** BEGIN Available data **

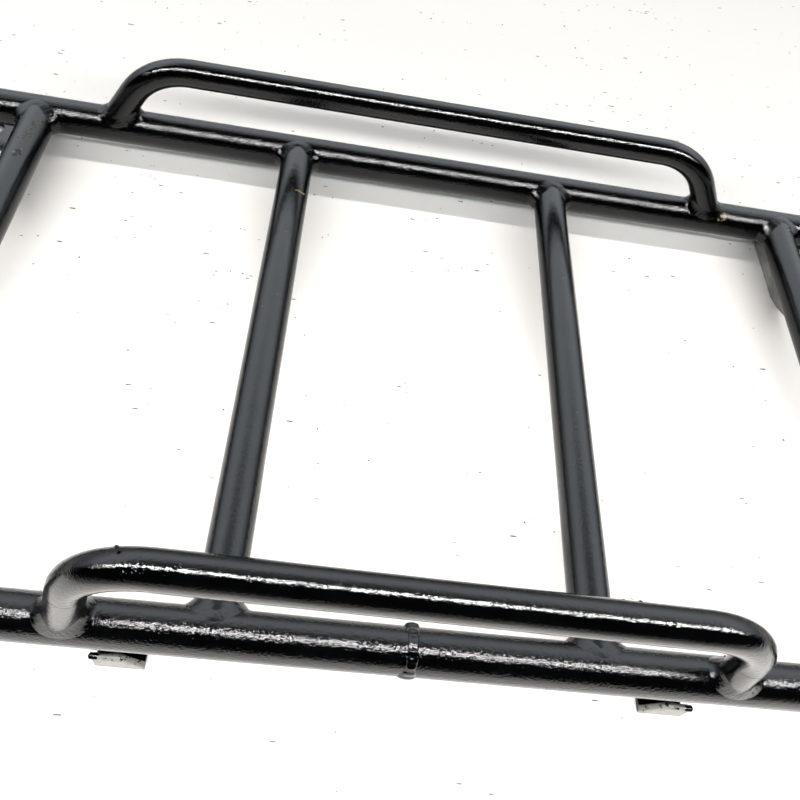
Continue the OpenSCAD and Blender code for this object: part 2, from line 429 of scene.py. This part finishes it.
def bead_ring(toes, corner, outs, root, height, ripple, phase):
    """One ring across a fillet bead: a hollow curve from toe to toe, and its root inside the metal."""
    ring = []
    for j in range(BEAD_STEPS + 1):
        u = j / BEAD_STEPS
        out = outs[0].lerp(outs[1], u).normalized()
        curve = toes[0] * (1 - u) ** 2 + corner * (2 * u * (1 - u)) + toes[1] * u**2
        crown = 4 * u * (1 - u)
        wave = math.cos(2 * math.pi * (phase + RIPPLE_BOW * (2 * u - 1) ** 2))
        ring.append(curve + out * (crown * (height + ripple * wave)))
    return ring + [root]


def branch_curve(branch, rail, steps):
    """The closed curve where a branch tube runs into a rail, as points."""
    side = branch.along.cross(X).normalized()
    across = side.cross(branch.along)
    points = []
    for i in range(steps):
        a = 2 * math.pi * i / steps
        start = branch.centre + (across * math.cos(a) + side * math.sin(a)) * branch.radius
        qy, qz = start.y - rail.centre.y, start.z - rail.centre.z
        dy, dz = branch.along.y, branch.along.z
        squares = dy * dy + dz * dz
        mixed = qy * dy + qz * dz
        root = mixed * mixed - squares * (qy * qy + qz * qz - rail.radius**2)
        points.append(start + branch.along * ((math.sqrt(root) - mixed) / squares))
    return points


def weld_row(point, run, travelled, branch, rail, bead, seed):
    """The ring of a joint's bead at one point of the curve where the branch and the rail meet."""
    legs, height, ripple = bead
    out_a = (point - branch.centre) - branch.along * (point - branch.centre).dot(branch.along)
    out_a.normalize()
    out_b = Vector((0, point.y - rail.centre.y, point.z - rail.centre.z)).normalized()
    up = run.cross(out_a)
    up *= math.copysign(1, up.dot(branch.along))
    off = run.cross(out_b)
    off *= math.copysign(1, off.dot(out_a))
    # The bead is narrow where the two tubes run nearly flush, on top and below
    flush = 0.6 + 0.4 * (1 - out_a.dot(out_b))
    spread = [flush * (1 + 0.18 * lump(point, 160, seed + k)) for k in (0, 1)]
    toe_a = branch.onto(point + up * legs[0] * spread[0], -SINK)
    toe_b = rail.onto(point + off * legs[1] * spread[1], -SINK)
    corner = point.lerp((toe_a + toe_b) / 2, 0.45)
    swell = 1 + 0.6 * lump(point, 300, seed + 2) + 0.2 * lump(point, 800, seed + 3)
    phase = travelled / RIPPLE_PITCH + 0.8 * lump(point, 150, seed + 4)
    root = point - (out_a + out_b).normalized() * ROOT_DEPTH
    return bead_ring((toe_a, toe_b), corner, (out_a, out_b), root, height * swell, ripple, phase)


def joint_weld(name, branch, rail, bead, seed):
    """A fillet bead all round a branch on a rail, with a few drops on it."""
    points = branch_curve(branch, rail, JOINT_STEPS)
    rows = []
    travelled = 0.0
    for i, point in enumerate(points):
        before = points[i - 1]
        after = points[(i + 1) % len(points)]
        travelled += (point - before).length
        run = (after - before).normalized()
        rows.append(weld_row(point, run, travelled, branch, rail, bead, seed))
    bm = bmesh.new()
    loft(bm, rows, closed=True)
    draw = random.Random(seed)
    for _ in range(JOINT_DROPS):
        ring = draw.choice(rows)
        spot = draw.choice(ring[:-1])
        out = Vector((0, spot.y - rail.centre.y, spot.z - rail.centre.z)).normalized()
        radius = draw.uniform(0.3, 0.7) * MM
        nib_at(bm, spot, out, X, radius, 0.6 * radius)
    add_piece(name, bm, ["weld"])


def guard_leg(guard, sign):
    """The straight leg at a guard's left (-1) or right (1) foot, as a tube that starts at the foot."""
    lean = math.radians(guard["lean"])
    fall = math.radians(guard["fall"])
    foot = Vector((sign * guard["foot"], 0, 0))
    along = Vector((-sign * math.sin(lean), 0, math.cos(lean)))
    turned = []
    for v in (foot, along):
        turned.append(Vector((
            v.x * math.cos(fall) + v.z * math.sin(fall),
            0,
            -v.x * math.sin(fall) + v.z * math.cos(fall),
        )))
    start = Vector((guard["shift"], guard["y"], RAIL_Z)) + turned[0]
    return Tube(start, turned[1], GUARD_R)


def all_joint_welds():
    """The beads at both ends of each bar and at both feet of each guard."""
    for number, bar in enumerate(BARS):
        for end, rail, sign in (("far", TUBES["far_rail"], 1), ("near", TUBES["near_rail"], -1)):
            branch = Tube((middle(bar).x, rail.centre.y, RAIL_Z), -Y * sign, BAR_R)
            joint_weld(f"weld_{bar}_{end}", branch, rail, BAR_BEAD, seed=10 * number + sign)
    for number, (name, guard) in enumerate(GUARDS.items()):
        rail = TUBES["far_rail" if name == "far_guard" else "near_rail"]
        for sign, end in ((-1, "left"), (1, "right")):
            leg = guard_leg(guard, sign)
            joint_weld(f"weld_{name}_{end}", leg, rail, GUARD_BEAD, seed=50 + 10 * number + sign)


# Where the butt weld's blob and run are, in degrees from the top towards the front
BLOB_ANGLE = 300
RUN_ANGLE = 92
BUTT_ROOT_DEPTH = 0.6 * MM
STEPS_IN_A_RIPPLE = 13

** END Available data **

Exercise: Print, unaltered, every line from the beginning of the material down to the line with "return points".

Output for this exercise:
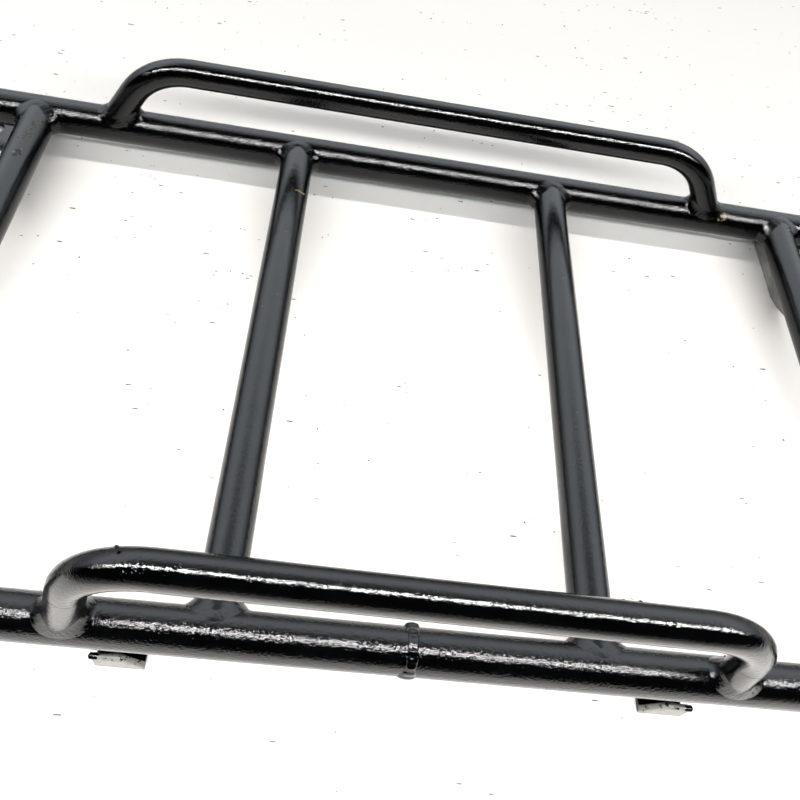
Continue the OpenSCAD and Blender code for this object: part 2, from line 429 of scene.py. This part finishes it.
def bead_ring(toes, corner, outs, root, height, ripple, phase):
    """One ring across a fillet bead: a hollow curve from toe to toe, and its root inside the metal."""
    ring = []
    for j in range(BEAD_STEPS + 1):
        u = j / BEAD_STEPS
        out = outs[0].lerp(outs[1], u).normalized()
        curve = toes[0] * (1 - u) ** 2 + corner * (2 * u * (1 - u)) + toes[1] * u**2
        crown = 4 * u * (1 - u)
        wave = math.cos(2 * math.pi * (phase + RIPPLE_BOW * (2 * u - 1) ** 2))
        ring.append(curve + out * (crown * (height + ripple * wave)))
    return ring + [root]


def branch_curve(branch, rail, steps):
    """The closed curve where a branch tube runs into a rail, as points."""
    side = branch.along.cross(X).normalized()
    across = side.cross(branch.along)
    points = []
    for i in range(steps):
        a = 2 * math.pi * i / steps
        start = branch.centre + (across * math.cos(a) + side * math.sin(a)) * branch.radius
        qy, qz = start.y - rail.centre.y, start.z - rail.centre.z
        dy, dz = branch.along.y, branch.along.z
        squares = dy * dy + dz * dz
        mixed = qy * dy + qz * dz
        root = mixed * mixed - squares * (qy * qy + qz * qz - rail.radius**2)
        points.append(start + branch.along * ((math.sqrt(root) - mixed) / squares))
    return points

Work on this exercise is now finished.